■ **Dataset content**

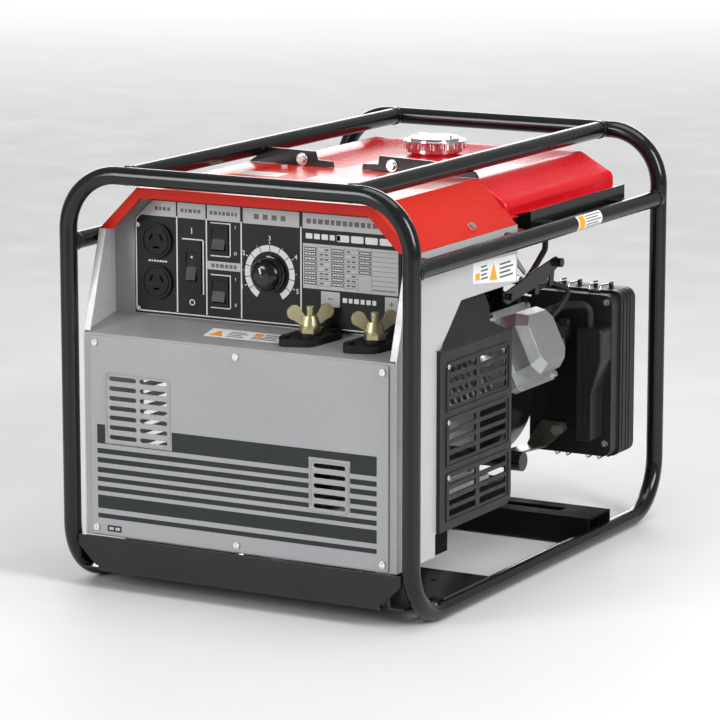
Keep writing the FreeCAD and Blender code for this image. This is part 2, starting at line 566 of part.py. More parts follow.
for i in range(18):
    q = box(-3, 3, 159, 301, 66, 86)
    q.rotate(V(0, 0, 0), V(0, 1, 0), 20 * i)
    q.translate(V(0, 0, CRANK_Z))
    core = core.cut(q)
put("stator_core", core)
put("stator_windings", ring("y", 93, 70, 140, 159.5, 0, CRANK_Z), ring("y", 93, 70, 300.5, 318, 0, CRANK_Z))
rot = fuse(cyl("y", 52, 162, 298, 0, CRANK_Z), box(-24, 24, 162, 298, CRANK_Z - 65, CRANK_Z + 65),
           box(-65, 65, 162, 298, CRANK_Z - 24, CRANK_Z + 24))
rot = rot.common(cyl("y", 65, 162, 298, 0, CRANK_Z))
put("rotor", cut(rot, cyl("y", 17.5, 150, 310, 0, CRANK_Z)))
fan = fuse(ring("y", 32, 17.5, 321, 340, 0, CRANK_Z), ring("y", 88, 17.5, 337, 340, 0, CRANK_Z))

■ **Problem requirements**
Your task is to print the whole listing again exactly.

■ **Solution for this exercise**
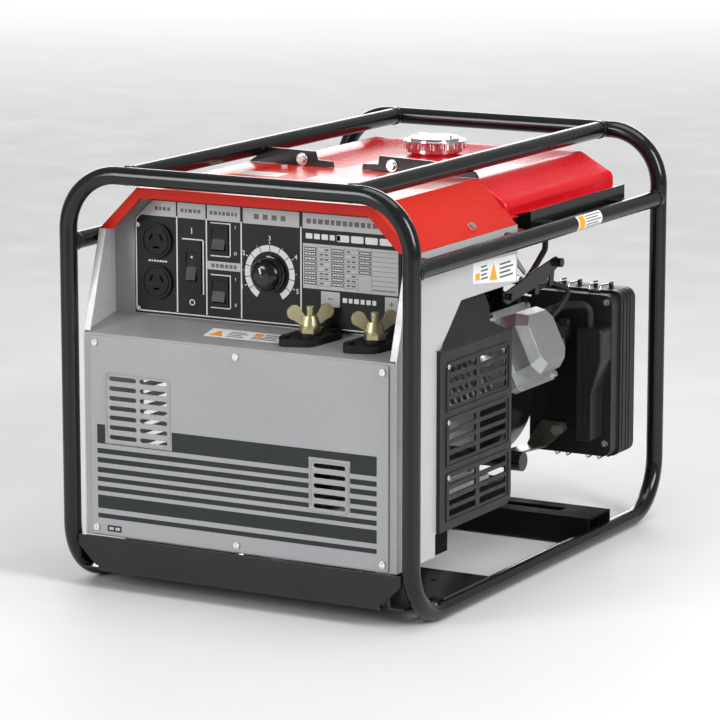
Keep writing the FreeCAD and Blender code for this image. This is part 2, starting at line 566 of part.py. More parts follow.
for i in range(18):
    q = box(-3, 3, 159, 301, 66, 86)
    q.rotate(V(0, 0, 0), V(0, 1, 0), 20 * i)
    q.translate(V(0, 0, CRANK_Z))
    core = core.cut(q)
put("stator_core", core)
put("stator_windings", ring("y", 93, 70, 140, 159.5, 0, CRANK_Z), ring("y", 93, 70, 300.5, 318, 0, CRANK_Z))
rot = fuse(cyl("y", 52, 162, 298, 0, CRANK_Z), box(-24, 24, 162, 298, CRANK_Z - 65, CRANK_Z + 65),
           box(-65, 65, 162, 298, CRANK_Z - 24, CRANK_Z + 24))
rot = rot.common(cyl("y", 65, 162, 298, 0, CRANK_Z))
put("rotor", cut(rot, cyl("y", 17.5, 150, 310, 0, CRANK_Z)))
fan = fuse(ring("y", 32, 17.5, 321, 340, 0, CRANK_Z), ring("y", 88, 17.5, 337, 340, 0, CRANK_Z))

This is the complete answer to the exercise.